Take a good look at what is going around the cat and what happened before the present postures and behaviors. It is vital to look at the whole cat; body tension, postures, vocalizations, etc. in order to get an accurate read on the scene. observing only one body aspect is not sufficient Context is key to determining why you see the response you do. What then are some of the signs of stress are in a cat? Keep reading to find out:
– Ear position. Cats ears swivel independently and orient towards sounds in their environment, this is natural behavior. Cats hearing is far superior to humans (and dogs) and even as you may not be hearing anything the cat certainly is. Ears that start to flatten or are totally flattened against the head (“airplane ears”) are typically signs of stress and functionally protect the inner ear as well.
-Eyes.

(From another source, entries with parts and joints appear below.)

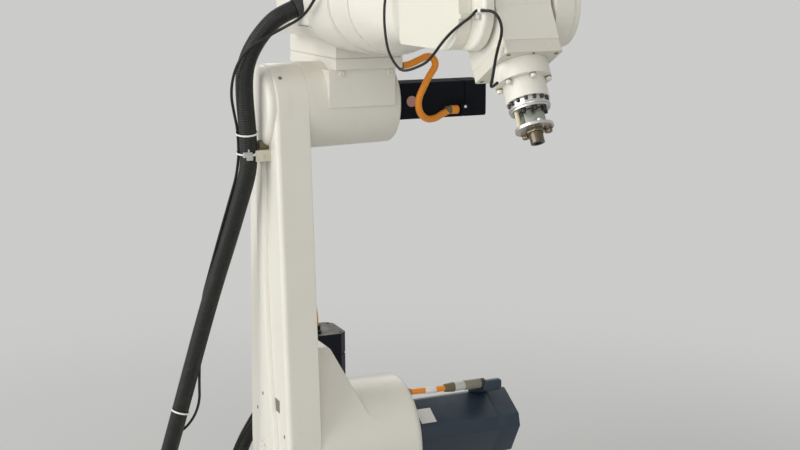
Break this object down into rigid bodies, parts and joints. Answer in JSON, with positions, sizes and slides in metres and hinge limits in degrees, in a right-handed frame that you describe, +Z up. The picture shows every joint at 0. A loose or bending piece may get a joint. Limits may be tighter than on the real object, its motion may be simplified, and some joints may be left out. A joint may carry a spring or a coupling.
{
  "type": "articulated industrial robot arm",
  "caption": "Floor-standing white articulated robot arm with black servo motors, a ribbed conduit at its side and a small steel dispensing tool on its wrist.",
  "frame": {"origin": "on the turret's turning axis, at the underside of the base flange", "axes": "+Z up, +X the way the arm reaches from the turret, +Y towards the shoulder and elbow motors"},
  "size_m": [1.1622, 0.6916, 1.375],
  "materials": {
    "cast_paint": "satin warm white paint",
    "arm_paint": "satin warm white paint",
    "motor_black": "satin black",
    "box_grey": "satin grey",
    "conduit_black": "ribbed matt black",
    "lead_orange": "matt orange",
    "cable_black": "matt black",
    "connector_grey": "satin grey-green",
    "clip_white": "matt white",
    "gland_black": "matt black",
    "beige_plastic": "matt beige",
    "tool_steel": "bright machined"
  },
  "bodies": {
    "base": {"base_casting": "cast_paint", "base_rear_housing": "cast_paint", "base_connector_panel": "box_grey"},
    "turret": {"turret_casting": "cast_paint", "j1_motor": "motor_black", "j2_motor_flange": "tool_steel", "j2_motor": "motor_black", "terminal_box": "box_grey", "terminal_bracket": "box_grey", "terminal_gland": "gland_black", "conduit_lower": "conduit_black", "sensor_cable_lower": "cable_black", "j1_lead": "lead_orange", "j2_lead": "lead_orange", "j2_plug": "connector_grey"},
    "lower_arm": {"lower_arm_casting": "arm_paint", "arm_elbow_cap": "arm_paint", "arm_panel": "arm_paint", "hose_saddle": "beige_plastic"},
    "elbow": {"elbow_drum": "arm_paint", "elbow_housing": "arm_paint", "j3_motor": "motor_black", "j4_motor": "motor_black", "elbow_gland": "gland_black", "j3_lead": "lead_orange", "j3_plug": "lead_orange", "conduit_upper": "conduit_black", "sensor_cable_upper": "cable_black"},
    "forearm": {"forearm_gear_ring": "arm_paint", "forearm_casting": "arm_paint", "forearm_belt_cover": "arm_paint", "forearm_side_cover": "arm_paint", "cable_clip": "clip_white", "wrist_cable_rear": "cable_black"},
    "hand": {"hand_block": "arm_paint", "hand_plate": "arm_paint", "wrist_ring": "arm_paint", "wrist_reducer": "arm_paint", "wrist_cable_front": "cable_black"},
    "tool": {"tool_flange": "tool_steel", "tool_disc": "tool_steel", "tool_body": "tool_steel", "tool_plate": "tool_steel", "tool_nozzle": "tool_steel"}
  },
  "joints": [
    {"name": "j1_turret", "type": "hinge", "parent": "base", "child": "turret", "pos_m": [0, 0, 0], "axis": [0, 0, 1], "range_deg": [-170, 170]},
    {"name": "j2_lower_arm", "type": "hinge", "parent": "turret", "child": "lower_arm", "pos_m": [0.15, 0, 0.45], "axis": [0, 1, 0], "range_deg": [-60, 85], "deforming": ["conduit_lower", "sensor_cable_lower"]},
    {"name": "j3_elbow", "type": "hinge", "parent": "lower_arm", "child": "elbow", "pos_m": [0.15, 0, 1.09], "axis": [0, -1, 0], "range_deg": [-75, 85], "deforming": ["conduit_upper", "sensor_cable_upper"]},
    {"name": "j4_forearm", "type": "hinge", "parent": "elbow", "child": "forearm", "pos_m": [0.36, 0, 1.283], "axis": [1, 0, 0], "range_deg": [-150, 150]},
    {"name": "j5_hand", "type": "hinge", "parent": "forearm", "child": "hand", "pos_m": [0.797, 0, 1.283], "axis": [0, 1, 0], "range_deg": [-175, 50], "deforming": ["wrist_cable_front"]},
    {"name": "j6_tool", "type": "hinge", "parent": "hand", "child": "tool", "pos_m": [0.797, 0, 1.283], "axis": [0.4772, 0, -0.8788], "range_deg": [-180, 180]}
  ]
}
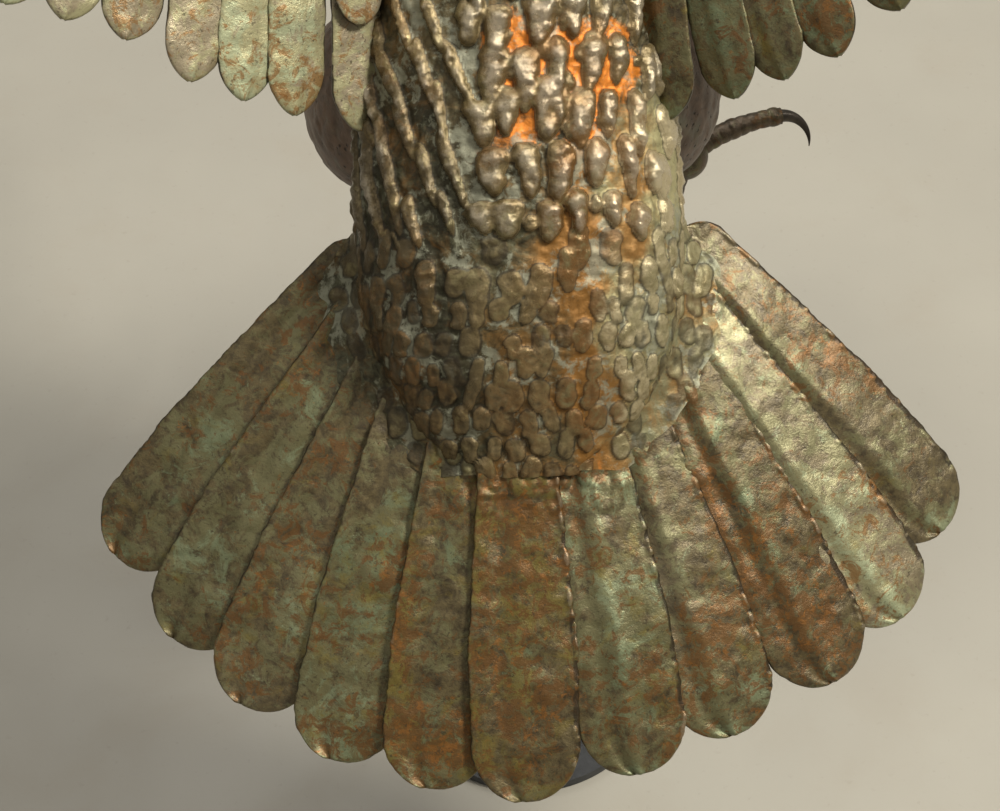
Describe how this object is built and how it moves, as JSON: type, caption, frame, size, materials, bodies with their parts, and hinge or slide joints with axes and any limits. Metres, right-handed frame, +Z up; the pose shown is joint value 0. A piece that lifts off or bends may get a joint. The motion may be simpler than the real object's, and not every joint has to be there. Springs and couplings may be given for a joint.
{
  "type": "weather vane",
  "caption": "Weather vane: a hollow copper eagle landing with spread wings and a fanned tail, turning on a flanged steel mast.",
  "frame": {"origin": "centre of the base flange's underside, on the mast's axis", "axes": "+Z up the mast; +Y the way the beak points at rest; +X towards the eagle's right wing"},
  "size_m": [1.6792, 0.7156, 1.0031],
  "materials": {
    "mast_paint": "satin black painted steel",
    "screw_steel": "zinc plated steel",
    "ground_steel": "ground steel",
    "frame_steel": "primed steel, brown",
    "bush_bronze": "plain bearing bronze",
    "mast_copper": "weathered copper sheet",
    "back_bronze": "copper covered in brazed bronze drips, grey-brown with bright crests",
    "body_copper": "copper and brazed bronze, brown and grey-green",
    "head_copper": "paler copper and bronze",
    "eye_bronze": "dark polished bronze",
    "beak_brass": "yellow bronze",
    "tail_copper": "copper sheet with verdigris, rust-orange and brown mottling",
    "wing_copper": "copper sheet with verdigris and brown mottling",
    "thigh_copper": "brown copper with small dark pits",
    "foot_bronze": "ringed bronze, olive and brown",
    "claw_bronze": "dark bronze"
  },
  "bodies": {
    "mast": {"base_flange": "mast_paint", "mast_socket": "mast_paint", "socket_screws": "screw_steel", "socket_gussets": "mast_paint", "mast_pipe": "mast_paint", "spindle": "ground_steel", "thrust_ball": "ground_steel"},
    "vane": {"back_shell": "back_bronze", "backbone": "frame_steel", "belly_shell": "body_copper", "eyes": "eye_bronze", "head_shell": "head_copper", "left_alula": "wing_copper", "left_claws": "claw_bronze", "left_greater_coverts": "wing_copper", "left_leg_bar": "frame_steel", "left_median_coverts": "wing_copper", "left_primaries": "wing_copper", "left_secondaries": "wing_copper", "left_shank": "foot_bronze", "left_thigh": "thigh_copper", "left_toes": "foot_bronze", "left_under_coverts": "wing_copper", "left_wing_arm": "body_copper", "left_wing_spar": "frame_steel", "lower_beak": "beak_brass", "lower_bush": "bush_bronze", "rain_skirt": "mast_copper", "right_alula": "wing_copper", "right_claws": "claw_bronze", "right_greater_coverts": "wing_copper", "right_leg_bar": "frame_steel", "right_median_coverts": "wing_copper", "right_primaries": "wing_copper", "right_secondaries": "wing_copper", "right_shank": "foot_bronze", "right_thigh": "thigh_copper", "right_toes": "foot_bronze", "right_under_coverts": "wing_copper", "right_wing_arm": "body_copper", "right_wing_spar": "frame_steel", "rotor_cap": "frame_steel", "rotor_tube": "frame_steel", "tail_feather_01": "tail_copper", "tail_feather_02": "tail_copper", "tail_feather_03": "tail_copper", "tail_feather_04": "tail_copper", "tail_feather_05": "tail_copper", "tail_feather_06": "tail_copper", "tail_feather_07": "tail_copper", "tail_feather_08": "tail_copper", "tail_feather_09": "tail_copper", "tail_feather_10": "tail_copper", "tail_feather_11": "tail_copper", "tail_root_plate": "frame_steel", "tail_strut": "frame_steel", "thrust_pad": "ground_steel", "upper_beak": "beak_brass", "upper_bush": "bush_bronze"}
  },
  "joints": [
    {"name": "vane_spin", "type": "hinge", "parent": "mast", "child": "vane", "pos_m": [0, 0, 0.38], "axis": [0, 0, 1], "continuous": true}
  ]
}
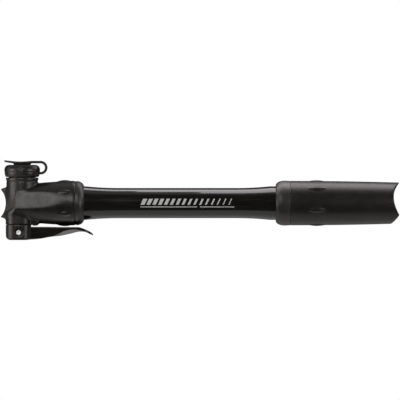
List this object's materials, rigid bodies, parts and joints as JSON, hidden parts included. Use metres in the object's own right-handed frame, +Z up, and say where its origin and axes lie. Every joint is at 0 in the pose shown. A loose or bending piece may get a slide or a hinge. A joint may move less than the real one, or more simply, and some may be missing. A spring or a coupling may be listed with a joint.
{
  "type": "mini pump",
  "caption": "Slim hand pump for bicycle tyres: T-shaped head with a thumb lock lever, threaded valve collar and tethered dust cap, butted barrel, and a sliding palm handle.",
  "frame": {"origin": "centre of the footprint on the surface that the pump lies on, flat on its side", "axes": "+X along the barrel from the head's palm end to the handle's palm end, +Y the way the valve mouth faces, +Z up out of the surface, across the pump"},
  "size_m": [0.218, 0.0436, 0.0246],
  "materials": {
    "grip_rubber": "satin",
    "black_plastic": "satin",
    "gloss_barrel": "gloss",
    "soft_rubber": "matte",
    "bare_aluminium": "satin",
    "bright_steel": "polished",
    "white_nylon": "satin"
  },
  "bodies": {
    "head": {"head_core": "black_plastic", "head_jacket": "grip_rubber", "head_collar": "grip_rubber", "barrel": "gloss_barrel", "barrel_seal": "soft_rubber", "check_valve_seat": "white_nylon", "check_valve_flap": "soft_rubber", "barrel_end_cap": "black_plastic", "rod_bush": "white_nylon", "lever_pin": "bright_steel", "valve_gasket": "soft_rubber", "gasket_washer": "white_nylon"},
    "lever": {"thumb_lever": "black_plastic"},
    "plunger": {"lock_plunger": "white_nylon", "plunger_seal": "soft_rubber", "depressor_pin": "bright_steel"},
    "strap_anchor": {"strap_ring": "soft_rubber", "cap_strap": "soft_rubber"},
    "nut": {"collar_nut": "black_plastic"},
    "cap": {"dust_cap": "soft_rubber"},
    "rod": {"piston_rod": "bare_aluminium", "piston_body": "white_nylon", "piston_ring": "soft_rubber", "piston_screw": "bright_steel", "bump_stop": "soft_rubber", "handle_screw": "bright_steel", "handle_washer": "bright_steel"},
    "handle": {"handle_core": "black_plastic", "handle_grip": "grip_rubber", "handle_collar": "grip_rubber"}
  },
  "joints": [
    {"name": "handle_stroke", "type": "slide", "parent": "head", "child": "rod", "axis": [1, 0, 0], "range_m": [0, 0.137]},
    {"name": "handle_swivel", "type": "hinge", "parent": "rod", "child": "handle", "pos_m": [0.091, -0.00165, 0.0123], "axis": [1, 0, 0], "continuous": true},
    {"name": "lever_lock", "type": "hinge", "parent": "head", "child": "lever", "pos_m": [-0.09904, -0.01779, 0.0123], "axis": [0, 0, -1], "range_deg": [0, 90]},
    {"name": "gasket_squeeze", "type": "slide", "parent": "head", "child": "plunger", "axis": [0, 1, 0], "range_m": [0, 0.0016], "deforming": ["valve_gasket"]},
    {"name": "nut_travel", "type": "slide", "parent": "head", "child": "strap_anchor", "axis": [0, 1, 0], "range_m": [0, 0.003]},
    {"name": "nut_turn", "type": "hinge", "parent": "strap_anchor", "child": "nut", "pos_m": [-0.0973, 0.01435, 0.0123], "axis": [0, 1, 0], "range_deg": [0, 1081]},
    {"name": "cap_swing", "type": "hinge", "parent": "strap_anchor", "child": "cap", "pos_m": [-0.0848, 0.01775, 0.0123], "axis": [0, 0, -1], "range_deg": [0, 150], "deforming": ["cap_strap"]}
  ],
  "couplings": [
    {"joint": "gasket_squeeze", "follows": "lever_lock", "m_per_rad": 0.0010186},
    {"joint": "nut_turn", "follows": "nut_travel", "rad_per_m": 6283.2}
  ]
}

There is a whole spectrum of pupil size and eye width and a whole spectrum of behavior to correlate it with. Use what you are seeing with the eyes as part of the whole picture and remember pupil size also responds to light and can be indicative of veterinary conditions.
– Whiskers. Pulled back or pushed forward, whisker position can indicate arousal or be functional (pulled back and protected/protective).
– Eyes. Lip licking out of the context of food or being hungry (you see this one with dogs as well).
– A swallow that is pronounced or exaggerated.
– A rapidly swishing tail moving from side to side. Tail movement in cats is a useful indicator a tail flick or swish may signal some internal conflict while a raised vertical tail is usually an affiliative sign, especially if the tip is bent towards the affiliate.
– Hissing. This vocalization is the lowest on the totem pole as warnings go but requires paying attention to all the same.
– Spitting. This vocalization is a stronger warning and next up is:
– Leaving or fleeing the scene or voting with one’s paws.
– Muscles rippling along the back.
– Cuffing or patting with claws out.
– Displacement grooming, usually for a short time and usually on the shoulder.
If you are interacting with cat that is exhibiting signs of stress the best remedy is to simply stop interacting. Leave the cat alone and allow it to settle. Make sure your environment is cat friendly and offers enrichment like toys, cat towers, cat scratchers and soothing classical music. If another cat is involved it is best to allow one of the two to retreat again making sure there is both a place to retreat to and an escape route. If physical conflict breaks out never ever use your hands to separate fighting cats, if a raised voice or clapping hands do not immediately separate the two think of physical interventions like a piece of cardboard or a pillow you can place between them.